WS₂ exfoliated and post-annealed at 180 °C. (a) Long-term stability properties of the electrical resistances of the baseline (lower curve) and 800 ppb NO₂ over a period of 12 months (equivalent to approximately 5 months of continuous operation at 150 °C operating temperature). Average resistance values with associated standard deviations are calculated over a set of 5 consecutive measurements. (b) Comparison of the XPS signals of the as-exfoliated WS₂ annealed at 180 °C (lower curve) and the same sample after one-year conditioning to various gases and 150 °C operating temperature.

Figure 10

Electrical responses of the exfoliated WS₂ post-annealed at 180 °C (150 °C operating temperature) to different Relative Humidity (RH) conditions. (a) Normalized dynamic response to humidity (10–80% RH).
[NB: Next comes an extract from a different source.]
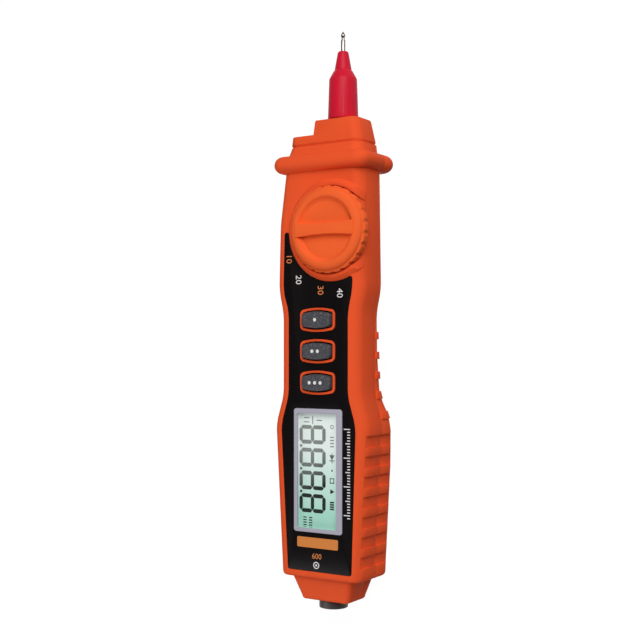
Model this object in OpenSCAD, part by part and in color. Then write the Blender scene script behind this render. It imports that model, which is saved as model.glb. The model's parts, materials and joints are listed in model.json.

The inset depicts the corresponding sensitivity plot. (b) Dynamic response to increasing NO₂ concentrations in air with 40% RH, (c) Dynamic response to increasing H₂ concentrations in in air with 40% RH, (d) Comparison of the sensitivity plots to NO₂ and H₂ in dry air and 40% RH, respectively.

Figure 11

HRTEM images of the WS₂ film pre-annealed at 180 °C. (b) Magnification of the yellow area of Figure 11 (a) displaying the presence of ordered structures (i.e., inside the red square) referred to crystalline WS₂ and the presence of disordered ones (i.e., inside the green square) attributed to amorphous WO₃. Related Selected Area Electron Diffraction (SAED) patterns are shown in (c) and (d), highlighting the occurrence of sharper reflections (d) associated to crystalline WS₂.

Figure 12

Chemical composition, crystalline structure and microstructural features of a fully oxidized WO₃ thin film. (a) W 4f core level XPS spectra, (b) XRD grazing incidence spectra. Top right inset shows the close up of the 2θ region characteristic of crystalline WO₃ (corresponding peaks of crystalline WO₃, according to ICDS 98-001-7003, are highlighted by dashed green lines), (c) electrical response of the fully oxidized WO₃ amorphous film to NO₂ and different OTs.